Since a lot of these newscaster people never quit, who will we still be seeing 20, 30, 40 years from now? Anderson Cooper?

The vast majority of them are shown the door much earlier in their career and don’t get a second shot. Anchoring is a sweet gig if you can get it, and pays too well and makes you too much of a celebrity for you to walk away willingly.

Larry King quit his show. He’ll still do specials, but nothing else.

And I’ve known quite a few that do quit “early”, at least on the local level. Usually it has to do with familial obligations. Unless they’re being fired, and everyone is lying to us.

Chet Huntley, David Brinkley’s partner in the 1960s, retired when he was 58. He died four years later of lung cancer…not sure if that had anything to do with it. One newscaster, Bill Jorgenson, said Huntley told him “when you report the news for awhile, you begin to feel responsible for it”.

I don’t know if it’s for the same reasons but a lot of big name classical conductors such as Toscanni, Stokowski, Bernstein, Solti, lived a long time and were conducting to the end. They must feel they like it and it keeps them going. College football coach Bear Bryant was asked what would happen when he retired.

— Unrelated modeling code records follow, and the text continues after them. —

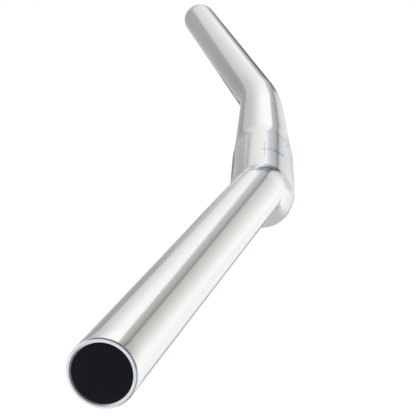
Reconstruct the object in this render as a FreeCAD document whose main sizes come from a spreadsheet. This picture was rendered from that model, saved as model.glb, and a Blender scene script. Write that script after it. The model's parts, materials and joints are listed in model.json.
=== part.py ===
import FreeCAD, Part
import math
import os
import Sketcher

# Riser handlebar, in millimetres. It is one aluminium tube, thick in the middle where a stem clamps
# it, tapered to the grips, and bent twice on each side: up out of the clamp, then outwards and back.
# X runs along the width, the grips sweep back towards -Y, and +Z is up. The origin is the middle of
# the clamp. The half on the +X side is built first and then mirrored.

# Driving dimensions: name, value, meaning. Distances along the tube start at its middle.
DIMENSIONS = (
    ("grip_span", 700, "between the centres of the two open ends, along X"),
    ("clamp_straight", 64, "straight middle that a stem clamps"),
    ("inner_bend_radius", 70, "of the bend that lifts the tube out of the clamp, at its centreline"),
    ("rise_angle", 18.5, "slope of the rise, in degrees"),
    ("rise_straight", 31.5, "straight between the two bends"),
    ("outer_bend_radius", 95, "of the bend from the rise into the grip, at its centreline"),
    ("back_sweep", 10, "of the grips, seen from above, in degrees"),
    ("up_sweep", 2.7, "of the grips, seen from the front, in degrees"),
    ("clamp_diameter", 31.8, "outside, up to the start of the taper"),
    ("grip_diameter", 22.2, "outside, from the end of the taper"),
    ("clamp_wall", 2.4, "wall of the tube in the middle"),
    ("grip_wall", 1.5, "wall of the tube at the grips"),
    ("taper_start", 35, "distance along the tube where the taper starts"),
    ("taper_end", 104, "distance along the tube where the taper ends"),
    ("end_round", 0.5, "rounding of the outer edge of each open end"),
    ("bore_chamfer", 0.6, "width of the shallow chamfer of the inner edge of each open end"),
    ("bore_chamfer_depth", 0.15, "depth of that chamfer, along the tube"),
)

# An edge break takes at most this share of the wall that it is cut in.
BREAK_SHARE = 0.4

SHEET = "Sizes"
UP = FreeCAD.Vector(0, 0, 1)
ALONG = FreeCAD.Vector(1, 0, 0)


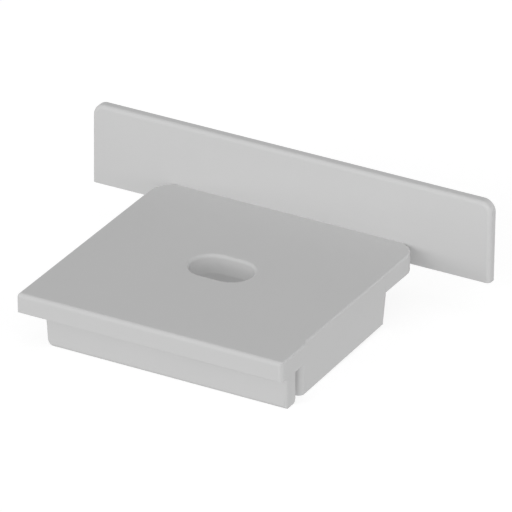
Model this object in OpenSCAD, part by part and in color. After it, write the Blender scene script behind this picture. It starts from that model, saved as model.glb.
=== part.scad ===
// Push-in end cap for a flat 40 mm wide profile, moulded in one piece of grey plastic.
// A thin plate closes the end of the profile. A tongue with a hollow box skirt under it
// pushes into the profile, and a slotted hole through the tongue takes a clamping screw.
// X runs along the plate, +Y points out of the profile and Z is up.
// The origin is the middle of the plate's inner face, which seats on the profile's end.

/* [Plate] */
// Length of the plate
plate_w = 40; // [32:0.5:60]
// Height of the plate
plate_h = 7.8; // [6.5:0.1:14]
// Thickness of the plate
plate_t = 0.9; // [0.85:0.05:2]
// Radius of the plate's two upper corners
plate_corner_r = 1.15; // [0.6:0.05:2.5]
// Rounding of the inner face's upper and side edges
plate_edge_r = 0.4; // [0.2:0.05:0.4]

/* [Tongue] */
// Width of the tongue between its two long sides
tongue_w = 25.9; // [20:0.1:30]
// Reach of the tongue from the plate's inner face
tongue_len = 25.1; // [22:0.1:40]
// Thickness of the tongue
tongue_t = 1.85; // [1.2:0.05:2.5]
// Rounding of the tongue's upper edge at the nose
nose_edge_r = 0.4; // [0.1:0.05:0.6]
// Rounding of the tongue's upper edge along both sides and round its corners
side_edge_r = 0.2; // [0.1:0.05:0.4]
// Height of the tongue's underside over the plate's lower edge
tongue_rise = 0; // [0:0.05:1]
// Radius of the two corners at the plate
tongue_root_r = 2.4; // [1:0.1:4]
// Length of the guide pad on the tongue's right side, measured from the nose
pad_len = 4.5; // [3:0.1:8]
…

He said “I’d croak in a week”. It took him a month after
Alabama forced him to because of age.

Their demographic grows senile with them, it’s a reinforcing thing.

Notice that the people that you mention aren’t typical news broadcasters. The ones you list are the top national people. The people below that level do retire, sometimes because they are forced out by the networks or stations that they work for. Notice that three of the people that you list work on 60 Minutes. Whatever this program started as, it’s now clear that it’s meant to attract older people to continue watching TV. It’s a special case. The network doesn’t want to hire younger people for it.

Walter Cronkite did retire. He kept doing specials and such for the same reason that a business owner might keep going in once a week to check on the business even after he passed on day-to-day control to his children. Cronkite kept going (and only very occasionally) because he liked doing it and he was still in reasonably good mental and physical health.

David Brinkley retired from day-to-day news broadcasting at the normal age. He kept up a weekly show for the same reason as I’ve said, because he wanted to keep up a part-time presence on the news.

Barbara Walters and Larry King keep working because they essentially own their franchises. It’s not like a news anchor. If they retire, it’s at least a completely different show (and maybe no show at all).

I think you are just noticing that many professions are filled with people who could have retired years ago. Think of the actors, old musicians, etc. I think some people just hate retiring and news anchors are just more visible.

‘Mo Minetti was leaving the US/AM breakfast show to have a baby. She had been offered a mind-bubbling amount of money to have it on the show, but she had declined, unexpectedly, on grounds of personal privacy and taste. Teams of NBS lawyers had sieved through her contract to see if these constituted legitimate grounds, but in the end, reluctantly, they had to let her go. This was, for them, particularly galling because normally “reluctantly letting someone go” was an expression that had its boot on quite another foot.’

  • From “Mostly Harmless”, Douglas Adams, chapter 2.

I think this is a lot of it. If you’re working at a job you love, and/or are in some sense addicted to, you’re not going to want to give it up. And if it’s a job that doesn’t require youthfulness, but rather where experience and eminence are valued, you may not have to.

Also outside of New York City and Los Angeles, and to a lesser degree Washington DC, there is a lack of celebrities.

For example in Chicago, our local news anchors fill the need of celebrites. They go to functions and in return get the benefits an actor would in LA for example.

So there is an ego thing about it as well

Yep. It’s the same deal with actors. Betty White has been in show business for about 70 years, and is still considered a big name and working regularly in film and television. Most actors & actresses don’t last through their 20s before they give up and move onto another line of work.